Ansässig am Goldsmiths an der University of London und inter­disziplinär aufgestellt, entwickelt die Forschungs­gruppe forensische Analyse­verfahren, mit denen sie Attentate und Anschläge in Konflikt­gebieten rekonstruiert. Bomben­anschläge und Chemie­waffen­angriffe im Syrien­krieg, tödliche Attacken auf flüchtende Menschen im Mittel­meer oder die Polizei­übergriffe während Black-Lives-Matter-Protesten in den USA: Auch wenn heute oft Fragmente des Geschehens mithilfe von Handy­kameras dokumentiert werden, bleibt oft umstritten, was wirklich passiert ist.

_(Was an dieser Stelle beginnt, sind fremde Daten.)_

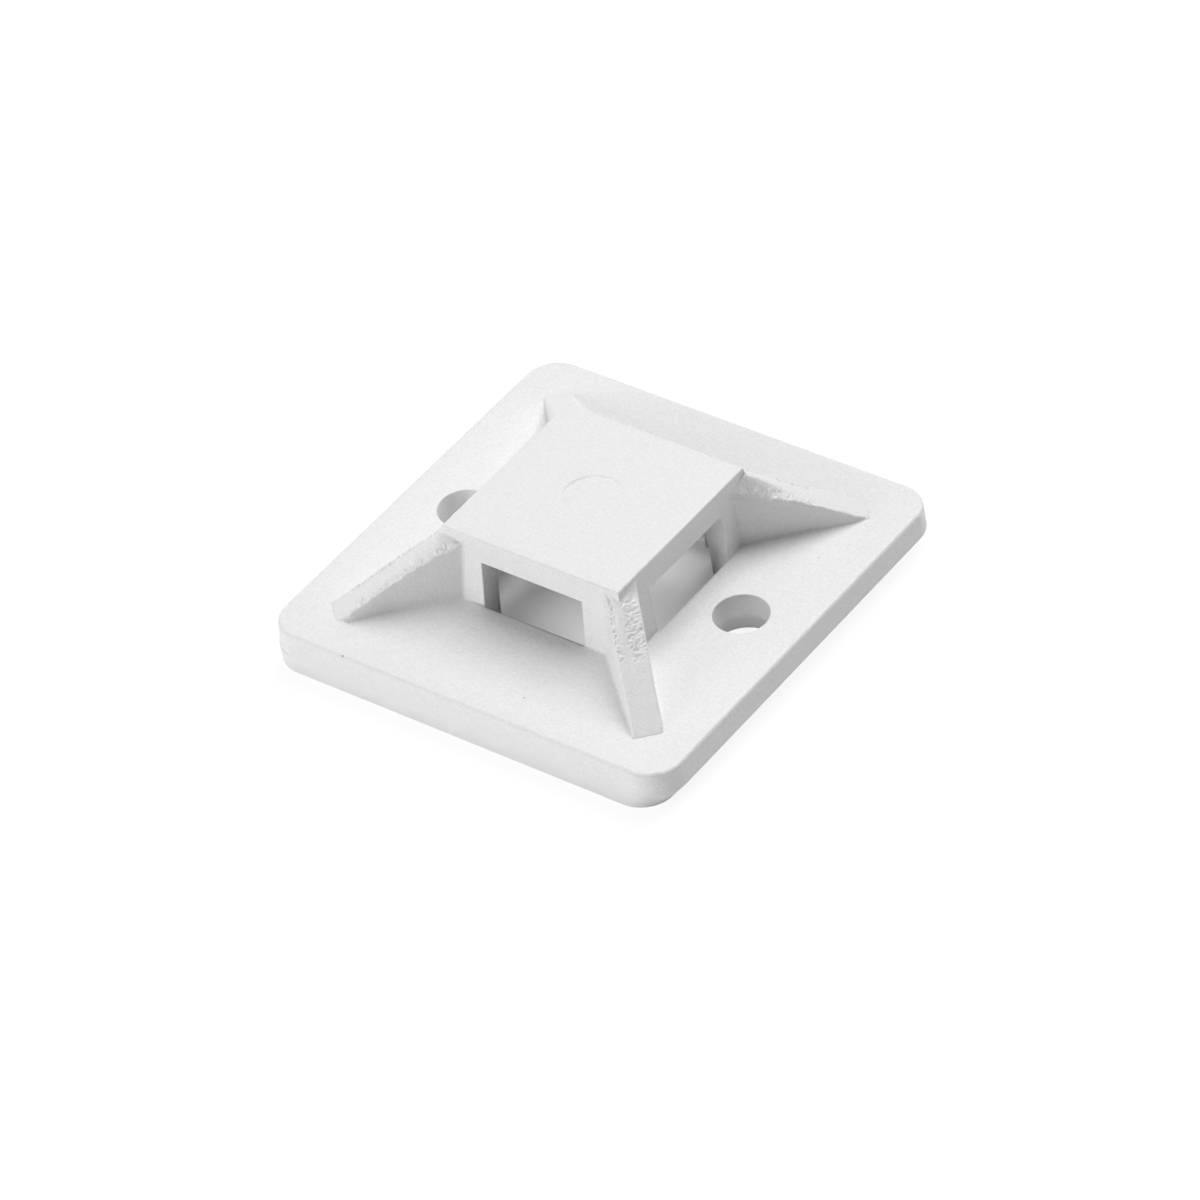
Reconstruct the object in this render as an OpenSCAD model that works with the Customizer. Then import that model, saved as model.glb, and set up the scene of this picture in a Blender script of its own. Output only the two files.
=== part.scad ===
// Four-way cable tie mount on a foam adhesive pad, with two screw holes.
// A square base plate carries a hollow saddle block.  The block is open on all
// four sides, so a tie can be threaded under its roof either way, and a rib
// runs from each corner of the block down to a corner of the plate.
// Millimetres, +Z up, origin at the centre of the face that sits on the wall.

/* [Base plate] */
// Width of the square plate across its lower edges
base_w = 28; // [24:0.5:36]
// Thickness of the plate
base_h = 1.6; // [1.2:0.1:2.6]
// Radius of the plate's corners, seen from above
base_corner_r = 2.2; // [1:0.1:4]
// Radius of the rounded upper edge
base_edge_r = 0.25; // [0.1:0.05:0.5]
// Mould draft of the plate's edges, in degrees
base_draft = 3; // [0:0.5:5]

/* [Adhesive pad] */
// Thickness of the foam pad
pad_h = 1.2; // [0.8:0.1:2]
// Margin between the pad and the plate's +Y and -Y edges
pad_side_margin = 0.1; // [0.05:0.05:0.5]
// Margin between the pad and the plate's -X edge
pad_near_margin = 0.05; // [0.05:0.05:0.5]
// Margin between the pad and the plate's +X edge, where the pad is stuck short
pad_far_margin = 0.95; // [0.05:0.05:1.5]
// Radius of the pad's corners
pad_corner_r = 2; // [1:0.1:4]
// Diameter of the pad's clearance holes under the screw holes
pad_hole_d = 4; // [3.6:0.1:4.6]
// Margin of the pad's square window round the foot of the block
pad_window_gap = 0.3; // [0.1:0.05:1]

/* [Saddle block] */
// Width of the block where it meets the plate
block_w = 13; // [12:0.1:14]
// Height of the block above the plate
block_h = 4.8; // [4:0.1:6]
// Thickness of the roof over the tie passage
roof_h = 1.7; // [1.2:0.1:2]
// Thickness of the block's walls where they meet the plate
wall_t = 1.35; // [1:0.05:1.6]
// Mould draft of the block's outer and inner walls, in degrees
block_draft = 3.8; // [0:0.1:5]
// Radius of the roof's upper edges
roof_edge_r = 0.15; // [0.05:0.05:0.4]
// Width of the window in each wall
window_w = 7; // [5:0.1:7.6]

/* [Corner ribs] */
// Width of a rib along its upper face
rib_w = 1.6; // [1.2:0.1:2]
// Mould draft of a rib's sides, in degrees
rib_draft = 4; // [0:0.5:6]
// Distance from the centre of the mount to a rib's outer end
rib_reach = 15.6; // [13:0.1:16]
// Depth of a rib's upper end below the top of the block
rib_drop = 0.85; // [0.3:0.05:1.5]
// Height of a rib's blunt outer end above the plate
rib_end_h = 0.15; // [0.1:0.05:0.6]

/* [Screw holes] */
// Diameter of the two screw holes
hole_d = 3.3; // [2.5:0.1:3.6]
// Distance between the centres of the screw holes
hole_pitch = 19.5; // [18.5:0.1:20.5]

/* [Ejector mark] */
// Diameter of the round mark on the roof
mark_d = 3.5; // [2:0.1:5]
// Depth of the mark
mark_depth = 0.05; // [0.02:0.01:0.15]

/* [Hidden] */
$fn = 64;

// Overshoot of every cutter past the face that it opens
cut = 1;
// Depth to which a joined part is sunk into the one that carries it
sink = 0.4;
// Arc steps of a rounded edge
edge_steps = 6;

plate_top = pad_h + base_h;
roof_top = plate_top + block_h;
window_top = roof_top - roof_h;
block_top_w = block_w - 2 * block_h * tan(block_draft);
cavity_w = block_w - 2 * wall_t;
cavity_top_w = cavity_w - 2 * (window_top - plate_top) * tan(block_draft);
cavity_foot_w = cavity_w + 2 * base_h * tan(block_draft);
rib_root = cavity_w / sqrt(2) + sink;
rib_top_z = roof_top - rib_drop;
rib_top_reach = block_top_w / sqrt(2);
rib_end_z = plate_top + rib_end_h;
pad_w = base_w - 2 * pad_side_margin;
pad_len = base_w - pad_near_margin - pad_far_margin;
pad_middle = (pad_near_margin - pad_far_margin) / 2;
rib_slope = atan((rib_top_z - rib_end_z) / (rib_reach - rib_top_reach));

// Half profile of a plate or disc with leaning sides and a rounded upper edge
function rounded_edge(half_w, low, high, draft, r) =
    let (top_w = half_w - (high - low) * tan(draft))
    concat(
        [[half_w, low]],
        [for (i = [0 : edge_steps])
            let (a = draft + (90 - draft) * i / edge_steps)
            [top_w - r + r * cos(a), high - r + r * sin(a)]]
    );

// The same profile on both sides of the middle, as one closed outline
function both_sides(p) =
    concat(p, [for (i = [len(p) - 1 : -1 : 0]) [-p[i][0], p[i][1]]]);

// Prism with its profile in the XZ plane, centred along Y
module prism_y(length, points) {
    rotate([90, 0, 0])
        linear_extrude(height = length, center = true) polygon(points);
}

// Pyramid-like block whose four sides have one profile
module four_sided(width, points) {
    intersection() {
        prism_y(width, points);
        rotate([0, 0, 90]) prism_y(width, points);
    }
}

// Puts one copy at each screw hole
module at_screw_holes() {
    for (side = [-1, 1]) translate([side * hole_pitch / 2, 0, 0]) children();
}

// Puts one copy on each diagonal, pointing outwards along X
module on_diagonals() {
    for (i = [0 : 3]) rotate([0, 0, 45 + 90 * i]) children();
}

// Square plate with round corners and a rounded upper edge
module base_plate() {
    straight = base_w - 2 * base_corner_r;
    side_profile = both_sides(
        rounded_edge(base_w / 2, pad_h, plate_top, base_draft, base_edge_r));
    corner_profile = concat(
        [[0, pad_h]],
        rounded_edge(base_corner_r, pad_h, plate_top, base_draft, base_edge_r),
        [[0, plate_top]]);
    prism_y(straight, side_profile);
    rotate([0, 0, 90]) prism_y(straight, side_profile);
    for (x = [-1, 1], y = [-1, 1])
        translate([x * straight / 2, y * straight / 2, 0])
            rotate_extrude() polygon(corner_profile);
}

// Outer form of the saddle block, with its roof
module block() {
    four_sided(block_w, both_sides(concat(
        [[block_w / 2, plate_top - sink]],
        rounded_edge(block_w / 2, plate_top, roof_top, block_draft, roof_edge_r))));
}

// Rib from a corner of the block to the corner of the plate
module rib() {
    run = rib_reach + block_w;
    depth = block_h + sink;
    spread = depth * tan(rib_draft);
    intersection() {
        // side view of the rib
        rotate([90, 0, 0])
            linear_extrude(height = block_w, center = true)
                polygon([[rib_root, plate_top - sink],
                         [rib_reach, plate_top - sink],
                         [rib_reach, roof_top],
                         [rib_root, roof_top]]);
        // wedge-shaped section, laid along the sloping upper face
        translate([rib_reach, 0, rib_end_z])
            rotate([0, rib_slope, 0])
                rotate([90, 0, -90])
                    linear_extrude(height = run)
                        polygon([[-rib_w / 2, 0], [rib_w / 2, 0],
                                 [rib_w / 2 + spread, -depth],
                                 [-rib_w / 2 - spread, -depth]]);
    }
}

// Hollow under the roof, open at the bottom
module cavity() {
    foot = pad_h - cut;
    foot_w = cavity_foot_w + 2 * cut * tan(block_draft);
    four_sided(foot_w, both_sides([[foot_w / 2, foot],
                                   [cavity_top_w / 2, window_top]]));
}

// Passage for the tie through two facing walls, and the slots below its windows
module tie_passage() {
    translate([-window_w / 2, -block_w / 2 - cut, plate_top])
        cube([window_w, block_w + 2 * cut, window_top - plate_top]);
    translate([-window_w / 2, -block_w / 2, pad_h - cut])
        cube([window_w, block_w, base_h + cut + sink]);
}

// Moulded nylon mount, in one piece
module mount_body() {
    color("whitesmoke")
    difference() {
        union() {
            base_plate();
            block();
            on_diagonals() rib();
        }
        cavity();
        for (turn = [0, 90]) rotate([0, 0, turn]) tie_passage();
        at_screw_holes()
            translate([0, 0, pad_h - cut]) cylinder(d = hole_d, h = base_h + 2 * cut);
        translate([0, 0, roof_top - mark_depth])
            cylinder(d = mark_d, h = mark_depth + cut);
    }
}

// Foam pad with adhesive on both faces
module adhesive_pad() {
    window = block_w + 2 * pad_window_gap;
    color("white")
    difference() {
        translate([pad_middle, 0, 0]) {
            linear_extrude(height = pad_h)
                square([pad_len - 2 * pad_corner_r, pad_w], center = true);
            linear_extrude(height = pad_h)
                square([pad_len, pad_w - 2 * pad_corner_r], center = true);
            for (x = [-1, 1], y = [-1, 1])
                translate([x * (pad_len / 2 - pad_corner_r),
                           y * (pad_w / 2 - pad_corner_r), 0])
                    cylinder(r = pad_corner_r, h = pad_h);
        }
        translate([-window / 2, -window / 2, -cut])
            cube([window, window, pad_h + 2 * cut]);
        at_screw_holes()
            translate([0, 0, -cut]) cylinder(d = pad_hole_d, h = pad_h + 2 * cut);
    }
}

mount_body();
adhesive_pad();
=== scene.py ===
"""Cable tie mount: white moulded nylon on a foam adhesive pad, on a pale studio floor.

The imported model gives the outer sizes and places, and the smaller sizes repeat
those of its solids. The moulding is finished from a merged copy of its solid:
rolled edges, small fillets, flash along the ribs and a ring groove round the
ejector mark. Metres, +Z up.
"""
import math

import bmesh
import bpy
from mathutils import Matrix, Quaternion, Vector, noise


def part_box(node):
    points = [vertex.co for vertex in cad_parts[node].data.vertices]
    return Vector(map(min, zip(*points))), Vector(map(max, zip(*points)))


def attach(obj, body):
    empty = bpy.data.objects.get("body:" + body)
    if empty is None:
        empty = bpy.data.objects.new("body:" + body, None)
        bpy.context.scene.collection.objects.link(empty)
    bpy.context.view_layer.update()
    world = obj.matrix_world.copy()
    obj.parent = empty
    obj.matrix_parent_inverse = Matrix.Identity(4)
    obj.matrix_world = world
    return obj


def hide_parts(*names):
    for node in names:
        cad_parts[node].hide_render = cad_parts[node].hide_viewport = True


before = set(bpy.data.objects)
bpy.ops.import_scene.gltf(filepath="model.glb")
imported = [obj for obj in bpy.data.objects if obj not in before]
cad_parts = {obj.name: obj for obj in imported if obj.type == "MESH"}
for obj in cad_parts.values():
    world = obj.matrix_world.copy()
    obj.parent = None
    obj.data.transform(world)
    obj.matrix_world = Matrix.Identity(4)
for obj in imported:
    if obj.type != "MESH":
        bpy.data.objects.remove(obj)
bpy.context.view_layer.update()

MM = 0.001
HAIR = 0.001 * MM
SLIVER = 0.01 * MM

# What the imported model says
PAD_LOW, PAD_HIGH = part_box("adhesive_pad")
BODY_LOW, BODY_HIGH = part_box("mount_body")
ROOF_Z = BODY_HIGH.z

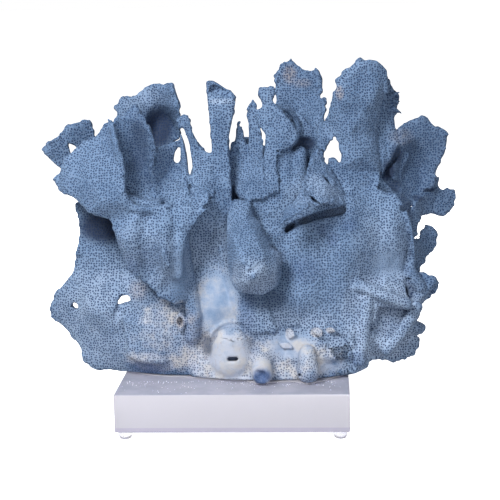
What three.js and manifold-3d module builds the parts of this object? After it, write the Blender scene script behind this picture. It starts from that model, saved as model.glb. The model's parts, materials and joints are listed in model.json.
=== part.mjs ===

Zerstörung nachgebaut: Drohnenangriff der US-Streitkräfte in Miranshah, Pakistan, am 30. März 2012. Forensic Architecture, 2016
Puzzle mit Bildern aus Miranshah: Die Analyse von Schatten hilft beim Erarbeiten des Gesamtbildes. Forensic Architecture, 2016

Forensic Architecture sammelt Bilder, die auf sozialen Plattformen zirkulieren, dazu private Handy­aufnahmen, staatliche Über­wachungs­bilder oder auch journalistisches Bild­material. Sie lokalisieren Schau­plätze und beziehen sie aufeinander, um in einer zusammen­führenden Analyse aus der Vielzahl von Perspektiven ein umfassendes Bild des jeweiligen Geschehnisses zu rekonstruieren. Sei es in Form von 3-D-Modellen, video­basierten Animationen oder interaktiven Kartografien.

Die visuellen Rekonstruktionen werden von inter­nationalen Menschen­rechts­organisationen und Straf­verfolgerinnen als Beweis­material vor Gericht verwendet. An der Schnitt­stelle von Architektur- und Medien­forschung, von Design und Kunst, etabliert Forensic Architecture eine Form der verteilten Zeugenschaft, die ihre Glaub­würdigkeit aus der Masse von Bildern und deren Vielzahl von Perspektiven schöpft.

Dadurch gibt Forensic Architecture fotografischen Bildern eine Aussage­kraft zurück, die durch die oft unzuweisbare Autorenschaft von Fotos und die vielfältigen Möglichkeiten der Bild­manipulation gelitten hat.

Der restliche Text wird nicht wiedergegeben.